A sweeping, $360m planning, design and construction project has transformed the Danforth Campus of Washington University in St. Louis, Missouri two years after work began.

Officially dedicated on 2 October, the largest capital project in the university’s recent history revamped 18 acres of the campus.

It added five new buildings, put six acres of car parking spaces underground, created an expansive new park where the cars used to be, and expanded the Mildred Lane Kemper Art Museum.

The university said the reimagined landscape builds on the original 1895 campus plan by Olmsted, Olmsted & Eliot, but looks to the future. https://source.wustl.edu/2019/10/east-end-transformation-dedicated/

For instance, the underground parking garage is designed to be converted into classrooms and labs if car use declines in the coming years.

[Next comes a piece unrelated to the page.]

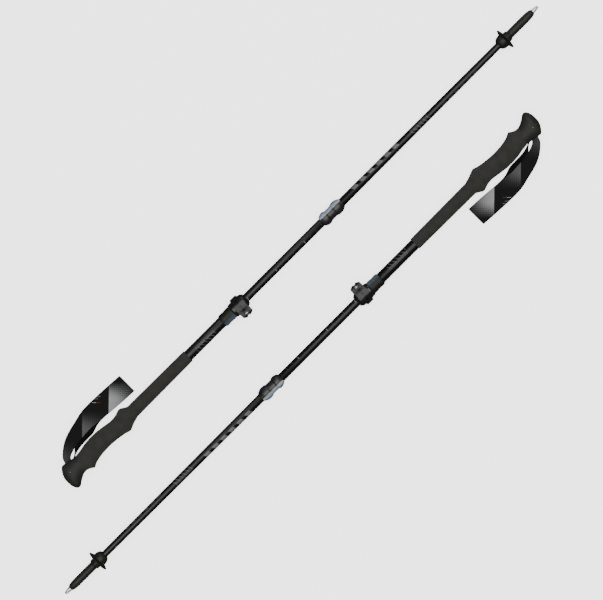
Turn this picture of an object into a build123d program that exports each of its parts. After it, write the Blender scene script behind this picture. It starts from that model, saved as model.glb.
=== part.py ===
from build123d import *

import os
from math import cos, pi, radians, sin

# A pair of folding trekking poles, lying side by side with their grips at opposite ends.
# Each pole is built in its own frame: X runs from the tip end to the top of the grip,
# +Y is the finger side, -Y the strap side, and +Z looks up from the floor.

# Overall sizes, in mm
POLE_LENGTH = 1050.0
POLE_SPACING = 127.5
STAGGER = 126.0  # how far each tip reaches past the other pole's grip
AXIS_HEIGHT = 18.5

# Tubes
UPPER_R = 9.0
MID_R = 7.0
LOWER_R = 7.0
LOWER_END_R = 5.7
WALL = 0.9
RUNNING = 0.06  # radial clearance of a running fit
BONDED = 0.05  # glue line between pieces that never move
FREE = 0.4  # clearance between pieces that only pass each other

# Stations, measured down from the top of the grip
CORE_TOP = 28.0
TUBE_TOP = 38.0
FOAM_END = 149.5
EXTENSION_END = 274.0
LOCK_TOP = 350.0
CLAMP_TOP = 377.0
LOCK_END = 402.5
COLLAR_TOP = 571.0
RING_TOP = 585.5
SEAM = 595.75
LOWER_COLLAR_END = 615.0
MID_OVERLAP = 200.0  # mid tube held inside the upper tube at rest

# Stations, measured up from the tip end
POINT_LENGTH = 11.5
HOLDER_SHOULDER = 19.0
NUT_START, NUT_END = 63.0, 70.5
DISC_START, DISC_END = 71.0, 74.5
HUB_END = 87.0
HOLDER_END = 85.0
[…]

Watch the two-year transformation condensed into one minute and thirty seconds:

 

The new buildings are the Gary M. Sumers Welcome Center, which houses undergraduate admissions and other services; the Craig and Nancy Schnuck Pavilion, which houses a café, the Environmental Studies program and the Office of Sustainability; the Henry A. and Elvira H. Jubel Hall, which houses the Department of Mechanical Engineering & Materials Science in the McKelvey School of Engineering; and the James M. McKelvey, Sr. Hall, which will be completed in 2020 and open in 2021 and will house the McKelvey School of Engineering’s Department of Computer Science & Engineering.

Partners on the project, called East End Transformation, include McCarthy Building Companies as construction manager and Michael Vergason Landscape Architects, as landscape architect and planner.

Planning and design firms were:

  • KieranTimberlake (Weil Hall, Sumers Welcome Center, Schnuck Pavilion, Kemper Art Museum expansion)
  • Mackey Mitchell (Jubel Hall)
  • Moore Ruble Yudell (Jubel Hall)
  • Perkins Eastman (McKelvey Hall)
  • BNIM (east end parking garage)

The university’s chancellor, Andrew D. Martin, called the project "a breathtaking and sustainable extension of the Danforth Campus".

Image: Washington University’s East End Transformation was officially dedicated on 2 October 2019 (Joe Angeles/Washington University)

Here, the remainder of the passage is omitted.